▶ GIVEN INSTRUCTION: Show only lines that include "this".

▶ MATERIAL:
====================

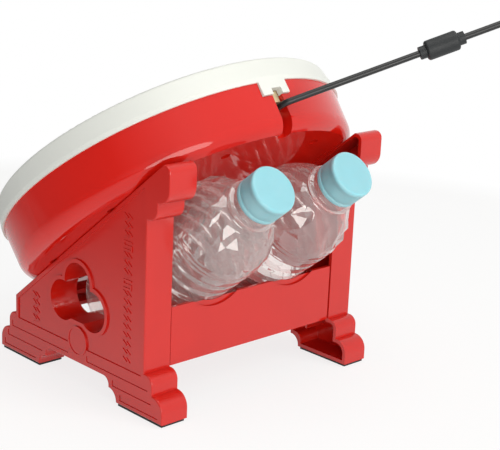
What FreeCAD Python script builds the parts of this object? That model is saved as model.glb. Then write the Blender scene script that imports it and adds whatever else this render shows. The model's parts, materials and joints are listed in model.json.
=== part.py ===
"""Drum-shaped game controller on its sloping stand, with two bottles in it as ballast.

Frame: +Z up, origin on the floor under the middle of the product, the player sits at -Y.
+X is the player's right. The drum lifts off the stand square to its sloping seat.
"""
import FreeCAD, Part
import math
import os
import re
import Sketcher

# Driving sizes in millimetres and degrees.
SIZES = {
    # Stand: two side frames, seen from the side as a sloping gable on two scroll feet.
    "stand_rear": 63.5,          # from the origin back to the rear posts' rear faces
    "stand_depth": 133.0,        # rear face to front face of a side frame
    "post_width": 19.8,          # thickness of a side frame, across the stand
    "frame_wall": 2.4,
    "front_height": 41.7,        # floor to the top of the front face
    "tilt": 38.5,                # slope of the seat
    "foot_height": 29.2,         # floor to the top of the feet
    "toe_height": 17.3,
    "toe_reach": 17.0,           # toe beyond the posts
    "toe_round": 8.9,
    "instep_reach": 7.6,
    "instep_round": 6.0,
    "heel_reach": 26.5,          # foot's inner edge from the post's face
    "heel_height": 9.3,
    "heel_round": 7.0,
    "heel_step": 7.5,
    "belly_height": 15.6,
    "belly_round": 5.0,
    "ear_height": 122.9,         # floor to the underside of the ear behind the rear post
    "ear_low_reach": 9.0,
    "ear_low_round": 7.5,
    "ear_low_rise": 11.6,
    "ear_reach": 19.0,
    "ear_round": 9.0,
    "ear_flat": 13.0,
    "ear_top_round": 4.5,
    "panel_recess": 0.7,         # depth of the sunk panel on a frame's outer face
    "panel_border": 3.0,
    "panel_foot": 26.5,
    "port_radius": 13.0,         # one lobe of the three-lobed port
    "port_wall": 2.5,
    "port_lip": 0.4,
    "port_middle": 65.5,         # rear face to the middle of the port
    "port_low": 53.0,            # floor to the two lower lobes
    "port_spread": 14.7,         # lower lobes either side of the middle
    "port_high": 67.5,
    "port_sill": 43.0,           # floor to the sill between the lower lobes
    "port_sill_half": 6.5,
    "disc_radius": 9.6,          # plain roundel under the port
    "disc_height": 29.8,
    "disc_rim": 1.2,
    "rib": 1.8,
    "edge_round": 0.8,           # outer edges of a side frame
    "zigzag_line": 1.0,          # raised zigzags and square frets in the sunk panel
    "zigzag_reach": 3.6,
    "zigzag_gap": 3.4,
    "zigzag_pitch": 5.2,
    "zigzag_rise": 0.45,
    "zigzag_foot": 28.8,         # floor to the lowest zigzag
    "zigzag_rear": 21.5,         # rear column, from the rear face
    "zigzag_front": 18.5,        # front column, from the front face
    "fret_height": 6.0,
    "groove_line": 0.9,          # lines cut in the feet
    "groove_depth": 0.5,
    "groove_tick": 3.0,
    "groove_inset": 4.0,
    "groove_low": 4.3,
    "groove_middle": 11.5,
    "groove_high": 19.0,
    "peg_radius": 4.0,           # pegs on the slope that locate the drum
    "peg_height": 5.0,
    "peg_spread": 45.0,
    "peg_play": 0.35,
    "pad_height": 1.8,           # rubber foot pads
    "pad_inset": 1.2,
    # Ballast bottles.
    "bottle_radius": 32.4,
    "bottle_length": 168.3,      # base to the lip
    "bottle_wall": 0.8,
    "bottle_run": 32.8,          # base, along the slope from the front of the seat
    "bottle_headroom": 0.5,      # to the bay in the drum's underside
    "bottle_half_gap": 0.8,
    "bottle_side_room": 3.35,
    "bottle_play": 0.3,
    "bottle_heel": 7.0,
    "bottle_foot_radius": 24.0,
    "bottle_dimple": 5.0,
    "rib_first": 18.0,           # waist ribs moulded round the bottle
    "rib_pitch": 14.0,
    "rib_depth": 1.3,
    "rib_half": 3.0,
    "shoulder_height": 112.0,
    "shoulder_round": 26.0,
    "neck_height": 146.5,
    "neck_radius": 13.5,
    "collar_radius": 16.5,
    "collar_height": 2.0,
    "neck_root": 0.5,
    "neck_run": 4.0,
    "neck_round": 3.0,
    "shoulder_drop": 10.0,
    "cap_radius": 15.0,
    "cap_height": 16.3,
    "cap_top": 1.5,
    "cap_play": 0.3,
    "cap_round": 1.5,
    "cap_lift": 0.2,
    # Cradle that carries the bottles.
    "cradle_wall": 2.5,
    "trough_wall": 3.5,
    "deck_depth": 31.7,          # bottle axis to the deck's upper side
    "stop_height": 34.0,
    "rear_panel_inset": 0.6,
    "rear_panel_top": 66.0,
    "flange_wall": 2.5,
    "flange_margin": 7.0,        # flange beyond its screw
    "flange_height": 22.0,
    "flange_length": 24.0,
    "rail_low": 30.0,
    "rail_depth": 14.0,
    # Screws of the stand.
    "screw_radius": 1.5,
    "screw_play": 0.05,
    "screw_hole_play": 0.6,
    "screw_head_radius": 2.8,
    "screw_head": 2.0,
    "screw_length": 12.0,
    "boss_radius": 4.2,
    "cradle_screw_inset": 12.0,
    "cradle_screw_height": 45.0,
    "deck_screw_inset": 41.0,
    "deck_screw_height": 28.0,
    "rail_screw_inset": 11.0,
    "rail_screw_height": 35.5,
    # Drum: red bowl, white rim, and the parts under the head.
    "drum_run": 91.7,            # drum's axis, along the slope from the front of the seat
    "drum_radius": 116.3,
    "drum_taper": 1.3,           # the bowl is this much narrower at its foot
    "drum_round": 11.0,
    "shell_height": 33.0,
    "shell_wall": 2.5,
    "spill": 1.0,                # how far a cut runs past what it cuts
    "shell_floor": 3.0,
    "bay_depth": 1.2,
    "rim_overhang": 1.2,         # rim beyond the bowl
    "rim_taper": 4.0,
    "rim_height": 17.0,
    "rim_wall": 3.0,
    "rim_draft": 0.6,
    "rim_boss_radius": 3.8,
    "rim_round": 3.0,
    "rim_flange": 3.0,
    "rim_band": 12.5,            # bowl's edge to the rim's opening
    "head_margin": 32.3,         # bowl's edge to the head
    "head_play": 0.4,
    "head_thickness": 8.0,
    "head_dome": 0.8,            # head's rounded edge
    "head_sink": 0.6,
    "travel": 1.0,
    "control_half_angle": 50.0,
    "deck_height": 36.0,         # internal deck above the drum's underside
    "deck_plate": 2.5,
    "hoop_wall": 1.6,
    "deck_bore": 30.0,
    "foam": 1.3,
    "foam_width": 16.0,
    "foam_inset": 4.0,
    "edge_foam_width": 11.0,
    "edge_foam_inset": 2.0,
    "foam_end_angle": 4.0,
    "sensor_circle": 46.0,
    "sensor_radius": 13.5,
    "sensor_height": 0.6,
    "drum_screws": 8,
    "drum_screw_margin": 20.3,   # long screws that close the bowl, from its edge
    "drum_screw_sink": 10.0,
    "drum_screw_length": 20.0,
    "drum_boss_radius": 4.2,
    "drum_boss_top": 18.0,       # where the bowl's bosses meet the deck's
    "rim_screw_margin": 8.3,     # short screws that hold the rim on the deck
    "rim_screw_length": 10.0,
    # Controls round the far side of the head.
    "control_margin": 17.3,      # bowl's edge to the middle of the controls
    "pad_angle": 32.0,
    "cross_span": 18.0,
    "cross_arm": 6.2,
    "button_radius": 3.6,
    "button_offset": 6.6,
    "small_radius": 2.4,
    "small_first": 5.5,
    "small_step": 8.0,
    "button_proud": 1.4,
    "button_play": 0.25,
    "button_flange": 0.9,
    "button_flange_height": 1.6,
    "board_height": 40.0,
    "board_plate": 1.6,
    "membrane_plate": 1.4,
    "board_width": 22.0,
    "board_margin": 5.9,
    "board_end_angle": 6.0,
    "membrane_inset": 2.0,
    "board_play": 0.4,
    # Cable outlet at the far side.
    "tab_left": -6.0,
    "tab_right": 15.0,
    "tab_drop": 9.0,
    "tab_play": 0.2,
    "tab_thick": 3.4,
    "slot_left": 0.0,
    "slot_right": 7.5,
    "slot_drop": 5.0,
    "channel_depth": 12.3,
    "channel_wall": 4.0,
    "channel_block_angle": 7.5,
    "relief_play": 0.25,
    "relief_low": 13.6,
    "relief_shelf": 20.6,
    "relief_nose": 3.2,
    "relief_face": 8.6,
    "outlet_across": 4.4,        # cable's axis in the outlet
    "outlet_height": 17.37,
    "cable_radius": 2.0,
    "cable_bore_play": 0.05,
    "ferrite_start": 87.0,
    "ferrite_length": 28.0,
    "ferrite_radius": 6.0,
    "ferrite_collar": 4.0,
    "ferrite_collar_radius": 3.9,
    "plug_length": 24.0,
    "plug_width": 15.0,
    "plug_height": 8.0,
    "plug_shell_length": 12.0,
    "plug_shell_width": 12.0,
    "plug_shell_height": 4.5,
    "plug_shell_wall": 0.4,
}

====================

▶ CORRECT ANSWER:
What FreeCAD Python script builds the parts of this object? That model is saved as model.glb. Then write the Blender scene script that imports it and adds whatever else this render shows. The model's parts, materials and joints are listed in model.json.
    "drum_taper": 1.3,           # the bowl is this much narrower at its foot